Most animal advocates shun violence

Regarding the March 7 article, "Crackdown on animal rights activists": The trial of activists convicted of inciting violence against animal researchers and those connected to them exposes the conduct of a handful of individuals whose behavior is reviled by mainstream animal advocates.

Millions of Americans care about the welfare of animals, and also believe harassment, vandalism, and threats are wholly unacceptable and inconsistent with a core ethic of promoting compassion and respect.
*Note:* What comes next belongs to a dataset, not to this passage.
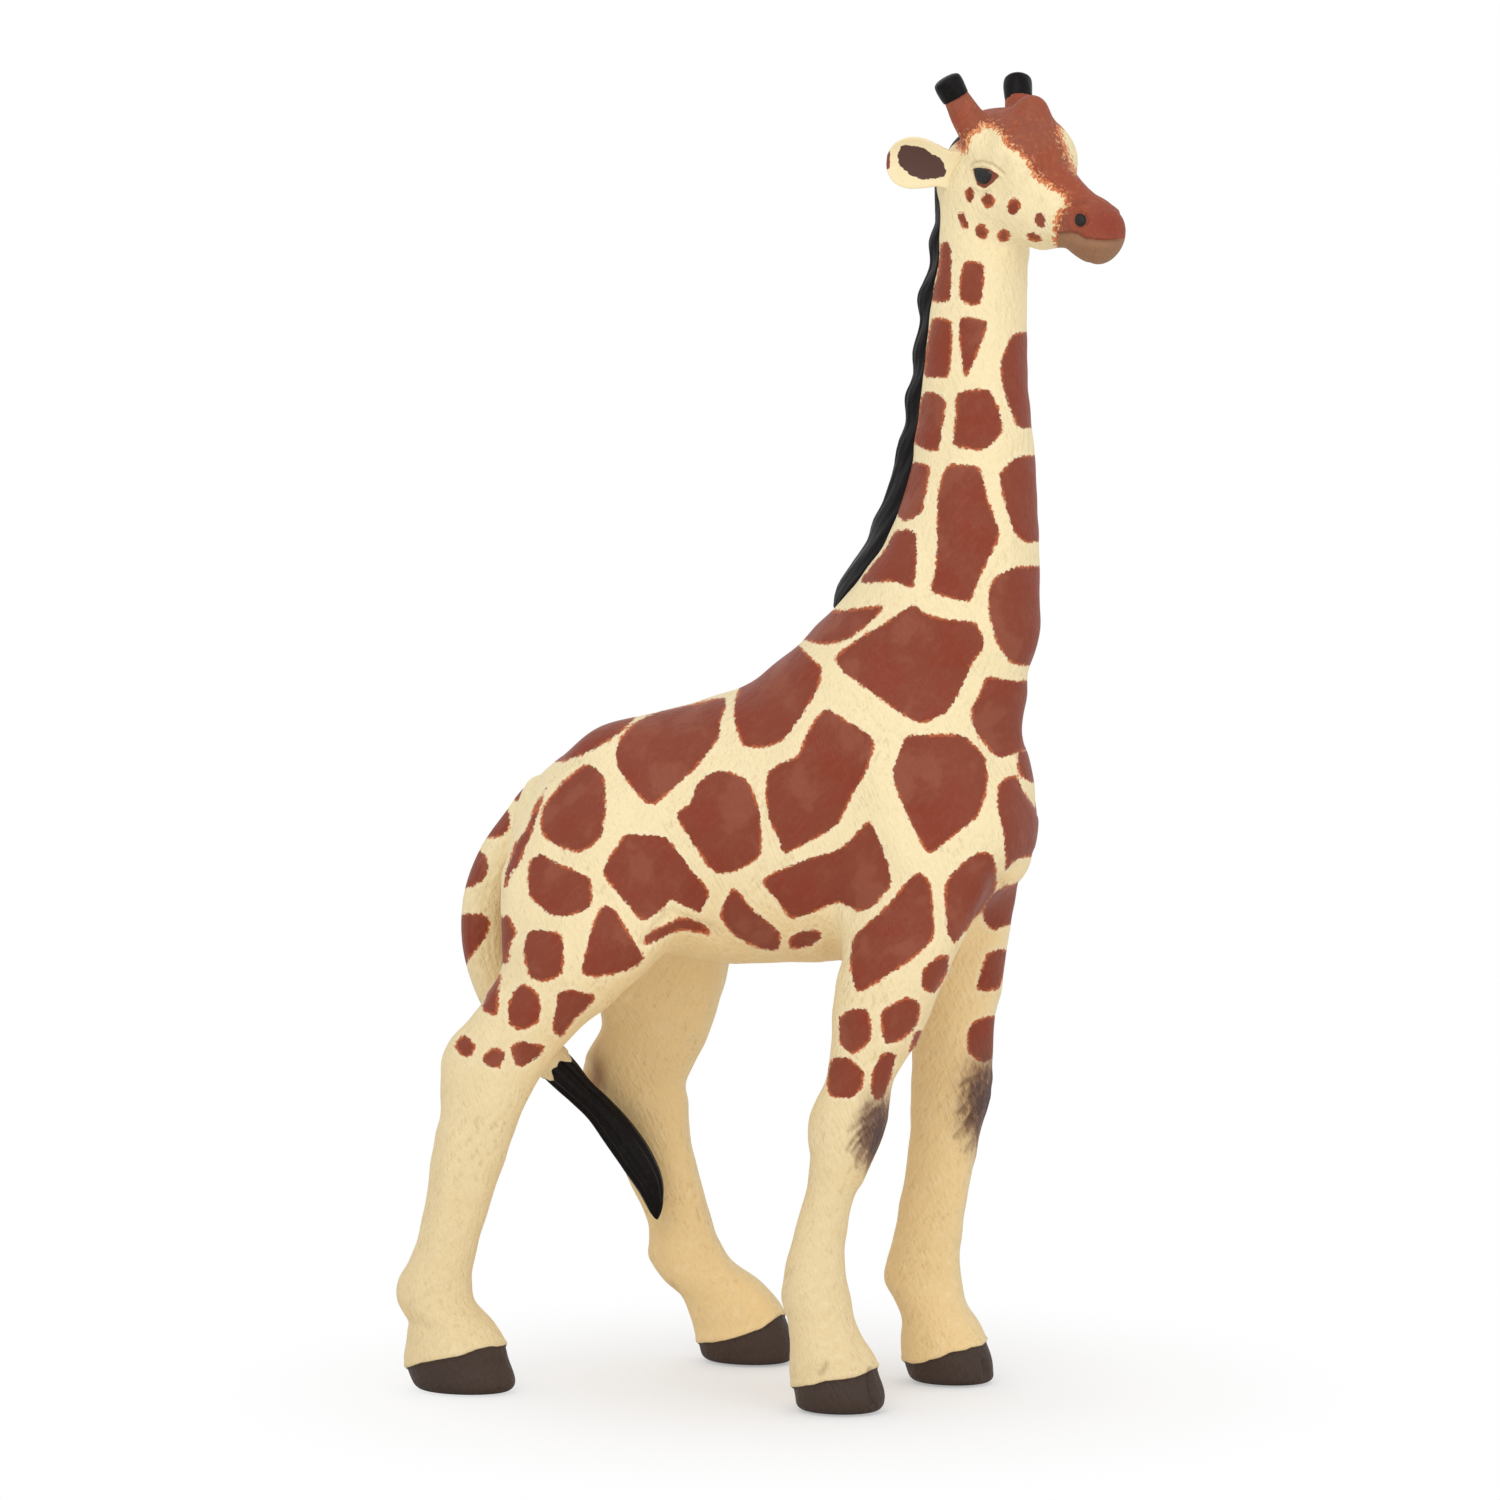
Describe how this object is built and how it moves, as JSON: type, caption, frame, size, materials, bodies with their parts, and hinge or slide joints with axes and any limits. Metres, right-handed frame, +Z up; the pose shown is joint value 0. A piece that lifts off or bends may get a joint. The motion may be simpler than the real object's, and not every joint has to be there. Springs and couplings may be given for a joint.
{
  "type": "toy giraffe figure",
  "caption": "Moulded walking giraffe figure with a painted patched coat, standing free on four flat hooves.",
  "frame": {"origin": "on the floor, under the middle of the figure's outline box", "axes": "+X toward the chest, +Y toward the animal's left side, +Z up"},
  "size_m": [0.0976, 0.0442, 0.1744],
  "materials": {
    "coat": "hand-painted matt cream with brown patches and dark brown hooves",
    "black_hair": "satin black paint",
    "tail_coat": "matt cream with brown patches, ending in a glossy black tuft"
  },
  "bodies": {
    "root": {"torso": "coat", "neck": "coat", "head": "coat", "mane": "black_hair", "right_ear": "coat", "left_ear": "coat", "right_horn_tip": "black_hair", "left_horn_tip": "black_hair", "right_front_leg": "coat", "left_front_leg": "coat", "right_hind_leg": "coat", "left_hind_leg": "coat", "tail": "tail_coat"}
  },
  "joints": []
}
The illegal and violent actions of a few individuals result in irreparable harm to the cause of animal protection. We share the view that companies and industries engaging in inhumane practices should be encouraged to change their ways, but we achieve meaningful reform by working within the law rather than resorting to acts of desperation. We ask people to adhere to a code of conduct in how they treat animals, and we should adhere to a civil code of conduct ourselves. The Humane Society of the United States has repeatedly and publicly criticized individuals who promote violence in the name of supposedly protecting animals.
Michael Markarian
Washington Executive vice president, The Humane Society of the United States

Class and caste are not the same

The headline of the Feb. 13 article, "India's lower castes can now go to private schools," is misleading. In this article, the distinction between class, caste, and the privileged and underprivileged has not been clearly made, and this may create some confusion in the minds of readers as to whether "class" is defined on the basis of economic background, or whether it denotes caste, which has been handed down to people throughout the ages.

To be in an upper caste does not guarantee that one will be upper class in terms of the privileges of a higher standard of living, which comes from having more money. Similarly, a lower caste person (for example, a Dalit) may enjoy the benefits and privileges of the highest class and even study at Harvard, if he has the merit coupled with his money. As many as five decades ago, many lower caste persons studied at the best schools and occupied high offices in India.